Vivemos num tempo de jornadas intermináveis, de velocidade tumultuosa. Boa parte da população não quer passar horas entre panelas e, muito menos descobrir se um cozinheiro refletiu no que disse ou, inclusivamente, tem crédito para ser levado a sério.

Certa vez, à conversa com um jornalista, um Chef afirmou: "O que perdura, nas receitas, é o que realmente interessa". Todavia não é bem assim.

Para começar, deve-se ter em conta que tudo está em constante movimento, que tudo muda ao ritmo imposto pelos acontecimentos, e precisamente a alimentação é um claro exemplo disso. Sempre foi assim, e é por isso que não comemos em tigelas de cerâmica os guisados, tipo gachas, que comiam os ibéricos; não misturamos água do mar, ervas e resinas com o vinho como os gregos que passaram pela Península; nem depenamos os frangos na janela ao estilo medieval.

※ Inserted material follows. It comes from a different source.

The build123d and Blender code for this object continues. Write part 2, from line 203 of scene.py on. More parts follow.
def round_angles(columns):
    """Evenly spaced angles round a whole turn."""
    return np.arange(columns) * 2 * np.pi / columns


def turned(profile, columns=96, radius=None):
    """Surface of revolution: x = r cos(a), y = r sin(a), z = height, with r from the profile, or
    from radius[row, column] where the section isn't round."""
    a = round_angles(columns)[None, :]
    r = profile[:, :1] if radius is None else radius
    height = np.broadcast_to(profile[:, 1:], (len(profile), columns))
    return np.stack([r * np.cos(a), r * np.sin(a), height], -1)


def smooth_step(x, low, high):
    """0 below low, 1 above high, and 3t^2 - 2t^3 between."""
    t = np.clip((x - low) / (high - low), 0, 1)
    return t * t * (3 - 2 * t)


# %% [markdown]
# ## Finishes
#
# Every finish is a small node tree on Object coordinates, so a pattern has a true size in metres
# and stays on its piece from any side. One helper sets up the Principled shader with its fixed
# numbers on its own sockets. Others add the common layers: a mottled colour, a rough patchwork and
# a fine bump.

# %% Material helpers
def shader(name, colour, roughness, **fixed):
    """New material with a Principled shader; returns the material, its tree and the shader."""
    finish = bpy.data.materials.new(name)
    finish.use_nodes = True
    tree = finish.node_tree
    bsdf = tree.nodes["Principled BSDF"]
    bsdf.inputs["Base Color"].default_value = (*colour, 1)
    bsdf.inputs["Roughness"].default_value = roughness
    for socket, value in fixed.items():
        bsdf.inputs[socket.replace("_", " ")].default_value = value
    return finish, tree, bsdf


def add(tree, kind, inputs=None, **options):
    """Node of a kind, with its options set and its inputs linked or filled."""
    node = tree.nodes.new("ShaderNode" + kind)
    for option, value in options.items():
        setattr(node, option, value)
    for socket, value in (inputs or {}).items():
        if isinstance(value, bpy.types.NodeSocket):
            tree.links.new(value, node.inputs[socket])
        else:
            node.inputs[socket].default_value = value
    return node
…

Se dividimos o conhecimento sobre a humanidade, incluindo o conhecimento culinário, em diferentes etapas históricas, é precisamente porque o contexto e as condições específicas que o definiram foram mudando em ciclos que duraram mais ou menos, mas não permaneceram.

Na prática, a linha do tempo é um percurso pelas transformações que sofreram as sociedades. O contra-argumento é recusar-se a aceitar que, em muitos aspetos, a vida caminha e se transforma ao ritmo das suas necessidades.

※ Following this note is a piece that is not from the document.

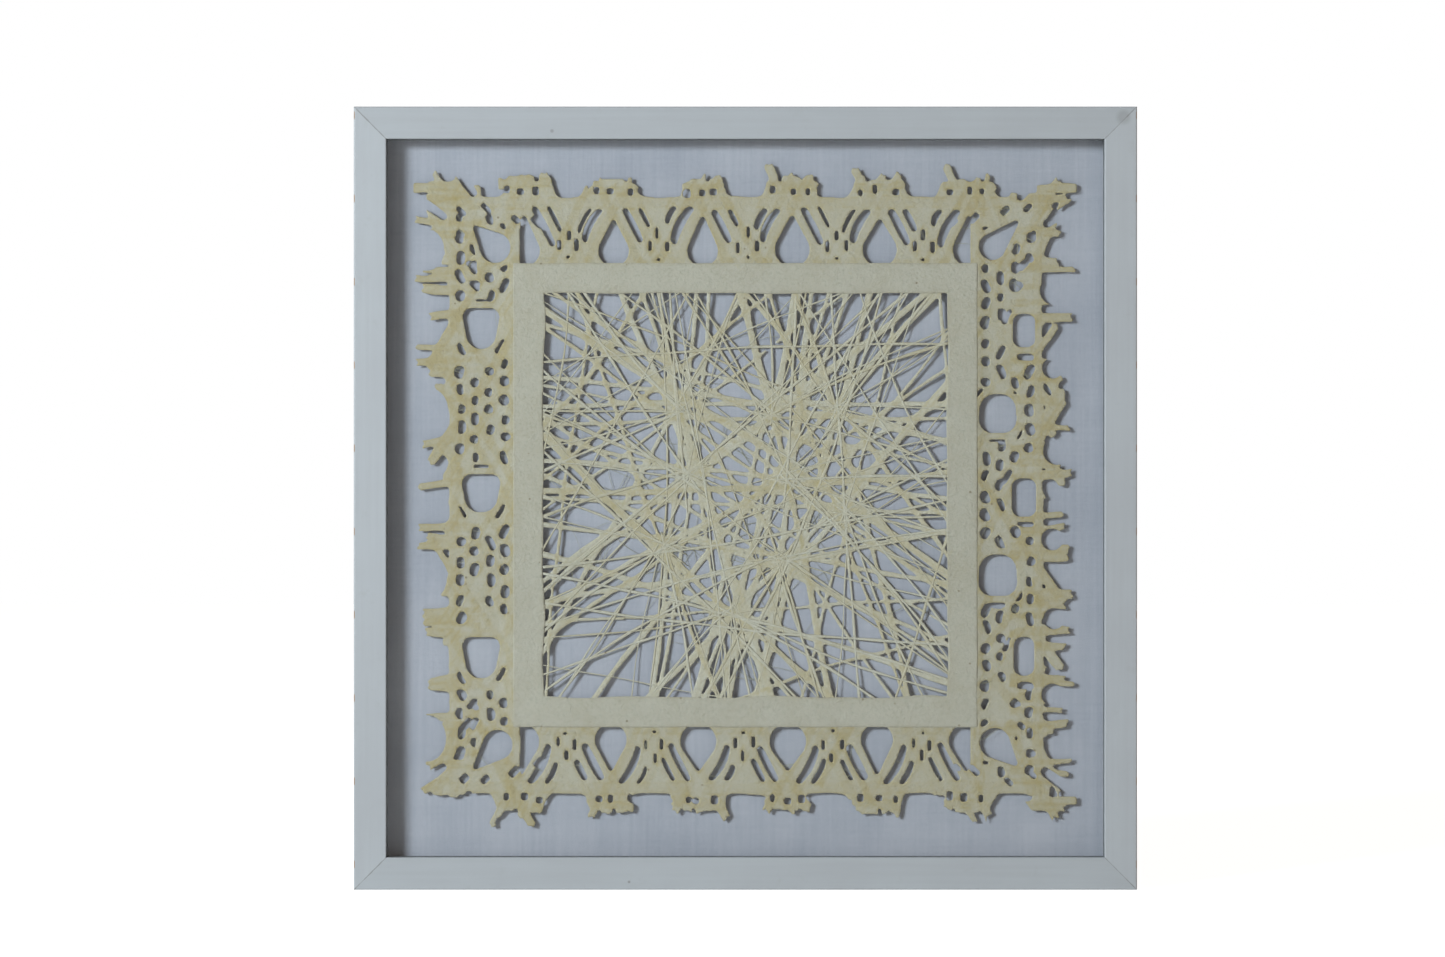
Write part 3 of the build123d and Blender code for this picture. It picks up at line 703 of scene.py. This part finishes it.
def pierceStiles(sheet, rng):
    pitch = openwork["windowPitch"]
    inner = [(i * pitch, 33) for i in (-1, 0, 1)]
    staggered = [(i * pitch / 2, 21) for i in (-1, 1)] + [(i * pitch, 50) for i in (-1, 0, 1)]
    for side, windows in ((leftSide, inner), (rightSide, staggered)):
        # whole paper here too, with rows of small leaning holes between the windows
        v, u = toSide(side)
        sheet = blended(sheet, np.maximum(np.abs(v) - border["corner"], np.abs(u - 29) - 36), 1.2)
        for row, up in enumerate(border["holeRows"]):
            for k in range(-14, 15):
                x = (k + 0.5 * (row % 2)) * border["holePitch"] + rng.uniform(-2, 2)
                if any(abs(x - wx) < 31 and abs(up - wu) < 25 for wx, wu in windows) or rng.random() > 0.92:
                    continue
                slant, long = rng.uniform(-0.55, 0.55), rng.uniform(5, 8.2)
                x0, u0, x1, u1 = x - long, up - slant * long, x + long, up + slant * long
                hole = slitHole(v, u, x0, u0, x1, u1, rng.uniform(6, 10.5), rng.uniform(-2, 2))
                sheet = np.maximum(sheet, -hole)
        for wx, wu in windows:  # slots that follow the window
            for v0, u0, v1, u1, wide in border["windowSlots"]:
                if wu + u1 > 4 and wu + u0 < 62:
                    away = rng.uniform(-2, 2)
                    slot = slitHole(v, u, wx + v0 + away, wu + u0, wx + v1 + away, wu + u1,
                                    wide * rng.uniform(0.8, 1.2), rng.uniform(-2, 2))
                    sheet = np.maximum(sheet, -slot)
    v, u = toSide(leftSide)
    for i in (-1, 0, 1):
        x = i * pitch + rng.uniform(-3, 3)
        window = roundedHole(v - x, u - 33, rng.uniform(33, 37), rng.uniform(38, 43), 12, 0.2)
        sheet = pierced(sheet, window, 6)
    for x in border["leftScallops"]:
        x += rng.uniform(-5, 5)
        sheet = np.maximum(sheet, rng.uniform(20, 25) - np.hypot(v - x, (u - 88) * rng.uniform(1, 1.3)))
    v, u = toSide(rightSide)
    for i in (-0.5, 0.5):
        x = i * pitch + rng.uniform(-3, 3)
        window = roundedHole(v - x, u - 21, rng.uniform(35, 39), rng.uniform(39, 44), 15, 0.06)
        sheet = pierced(sheet, window, 6)
    for i in (-1, 0, 1):
        x = i * pitch + rng.uniform(-3, 3)
        sheet = pierced(sheet, roundedHole(v - x, u - 48, rng.uniform(20, 25), rng.uniform(34, 40), 9), 4.5)
    for x in border["rightScallops"]:
        x += rng.uniform(-6, 6)
        sheet = np.maximum(sheet, rng.uniform(9, 15) - np.hypot(v - x, u - rng.uniform(76, 82)))
    return sheet


def pierceCorners(sheet, rng):  # p runs out along the diagonal and q across it
    for side in range(4):
        a = radians(90 * side)
        x, z = gridX * cos(a) + gridZ * sin(a), gridZ * cos(a) - gridX * sin(a)
        p, q = (x + z) / sqrt(2) - 1.414 * band, (z - x) / sqrt(2)
        drop = dropHole(q + rng.uniform(-2, 2), p - 12, rng.uniform(13, 16), rng.uniform(42, 48), 2.5)
        sheet = pierced(sheet, drop, 5)
        for along, away in border["cornerOvals"]:
            oval = roundedHole(p - along - rng.uniform(-3, 3), q - away - rng.uniform(-3, 3),
                               rng.uniform(5, 8), rng.uniform(8, 14), 2.4)
            sheet = np.maximum(sheet, -oval)
        for away in border["cornerSplits"]:  # the corner is torn into three fingers
            split = slitHole(q, p, away, rng.uniform(74, 80), 1.4 * away, 120, rng.uniform(8, 12))
            sheet = np.maximum(sheet, -split)
    return sheet


def borderLace():
    rng = Random(openwork["seed"])
    field = newField(openwork["laceBlend"])
    lean = 1 / tan(radians(openwork["flank"]))
    middleDrop = (openwork["drops"] - 1) / 2
    drops = [(i - middleDrop) * openwork["dropPitch"] + rng.uniform(-3, 3)
             for i in range(openwork["drops"])]
    strips = railStrips(rng, drops, lean) + stileStrips(rng)
    rng.shuffle(strips)
    for side, v0, u0, v1, u1, wide, tint in strips:
        bow = rng.uniform(-2, 2)
        layStrip(field, toSheet(side, v0, u0), toSheet(side, v1, u1), wide, rng, bow, 1.4, tint)
    sheet = pierceRails(distance(field), rng, drops, lean)
    sheet = pierceStiles(sheet, rng)
    sheet = pierceCorners(sheet, rng)
    edge = np.maximum(np.abs(gridX), np.abs(gridZ))
    sheet = np.maximum(sheet, edge - line[-2])  # the longest tabs end inside the field
    return joinedToBand(np.maximum(sheet, band - 4 - edge)), field


def starPlaces():  # where the strands of the web meet, spread evenly round the middle
    golden = pi * (3 - sqrt(5))
    reach = [20 + 112 * ((i + 0.5) / openwork["starNodes"]) ** 0.55 for i in range(openwork["starNodes"])]
    return [(r * cos(i * golden + 0.4), r * sin(i * golden + 0.4)) for i, r in enumerate(reach)]


def webSag(x, z):  # how far the web has sunk at a place
    return openwork["sag"] * np.clip(1 - (x / opening) ** 4, 0, 1) * np.clip(1 - (z / opening) ** 4, 0, 1)


def laceDroop(x, z):
    return openwork["droop"] * np.clip((np.maximum(np.abs(x), np.abs(z)) - band) / 14, 0, 1)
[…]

Agarrar-se à ideia de que o que perdura não está sujeito ao devir dos acontecimentos é não estar disposto a deixar escapar o que já se foi. Esta dicotomia entre o que se deseja isolar para sustentar um estado pretendido e o movimento natural das coisas manifesta-se na frase proverbial de que qualquer tempo passado foi melhor.

O divórcio entre as opiniões e a realidade é evidente e torna-se óbvio ao revelar dados como os da Fundação Espanhola de Nutrição num estudo sobre a evolução da alimentação dos espanhóis no século XX. De acordo com esse estudo, em meados do século, 15% da população não ingeria as calorias necessárias; a dieta da maioria era rotineira, baseada principalmente em batatas, pão e legumes, e não se consumiam tantos vegetais, frutas e peixe, sendo as proteínas animais exclusivamente 6,3% de tudo o que era ingerido.

Ao contrário do que poderia parecer, a alimentação das pessoas nas aldeias era muito menos variada do que nas cidades, uma realidade associada ao nível de rendimentos e à dimensão do município. A partir da década de 1960, juntamente com o aumento do rendimento das famílias e a irrupção de novas políticas agroalimentares, multiplicou-se a produção de carne e leite, que passaram a fazer parte da alimentação. Entre os anos 70 e 80, houve uma notável disponibilidade de alimentos que modificou a forma de cozinhar e comer.

A ideia de que os nossos avós seguiam a dieta mediterrânica, instalada no imaginário coletivo, não corresponde à realidade da maioria. Desde então, mudou a ideia de família, a configuração dos lares, o modo de vida e os comportamentos alimentares. As tendências da moda, as influências e até mesmo o individualismo, como a vontade de cuidar de si, levaram à redução do consumo de carne e ao aumento da ingestão de ingredientes que nunca estiveram na lista de compras dos nossos antepassados, como a rúcula, o abacate ou o salmão.

Na realidade, pouco se mantém além do conjunto de crenças que desenha um livro de receitas inexistente para quase todos no passado, que se retirarmos os produtos vindos da América e a inacessibilidade da proteína se tornaria ininteligível. O único que perdura é a mudança e a necessidade de referências que estão por trás de todos esses novos sabores lentos que descem ao passado remoto das aspirações.